On Wednesday, the World Meteorological Organization announced that last week was the planet's hottest on record.

"With extreme heat on the rise because of climate change, it is critical that policymakers and regulators take steps to ensure our communities are protected."

In the United States, a heat dome—in which an area of high-pressure traps heat underneath it—now stretches from the West Coast to the Southeast. The Union of Concerned Scientists (UCS) included Death Valley in its map of regionscurrently facing extreme heat on Friday, but people in the area are just some of the more than 118 million in the U.S. who are currently subject to "extreme weather alerts," the group said. 

"To be extremely clear: this is not normal," said UCS. "Decades of dependence on fossil fuels, decades of deception and obstruction on the part of the fossil fuel industry, and decades of inaction by policymakers who have been in their thrall have landed us where we are today. This has to stop." 

With nearly 120 million people at risk of wildfires, flooding, extreme heat, or tropical storms, the UCS has dubbed the time between roughly May and October as "Danger Season" and warned that "climate change impacts in the United States are at their peak and increasingly likely to collide with one another" in the next several months. 

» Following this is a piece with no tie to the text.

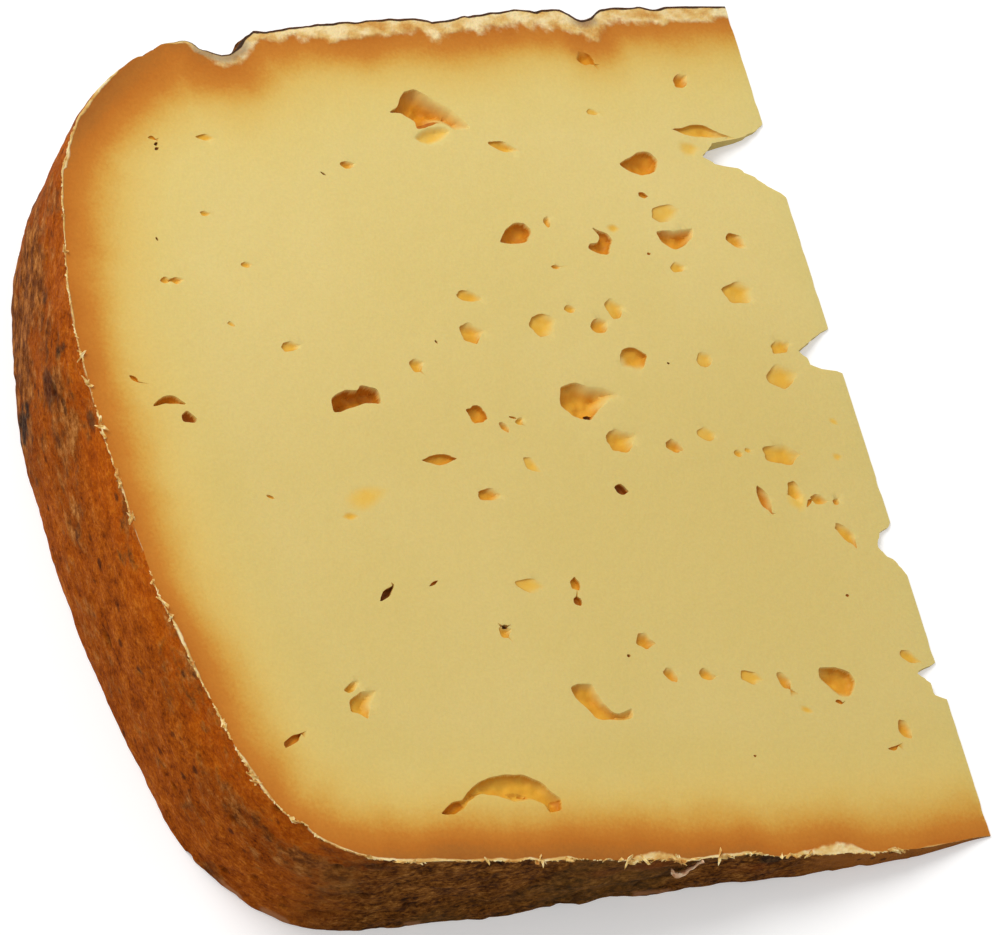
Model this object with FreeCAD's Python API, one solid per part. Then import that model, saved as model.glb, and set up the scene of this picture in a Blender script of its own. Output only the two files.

During this danger season, said the group, 43% of extreme heat alerts have been made more likely by the climate crisis and the continued extraction of fossil fuels. 

"With extreme heat on the rise because of climate change, it is critical that policymakers and regulators take steps to ensure our communities are protected and our infrastructure is more resilient to extreme weather; that fossil fuels are quickly and sharply phased down while we rapidly transition to clean energy; and fossil fuel companies are held accountable for the damage their products have caused," said UCS.

California Natural Resources Secretary Wade Crowfoot added that the climate emergency is "supercharging" heatwaves and making wildfires more frequent and extreme in the state. 

"As we get deeper into the summer and vegetation that grew up during the wet spring dries out, we are seeing an uptick in wildfire activity," he said in a statement.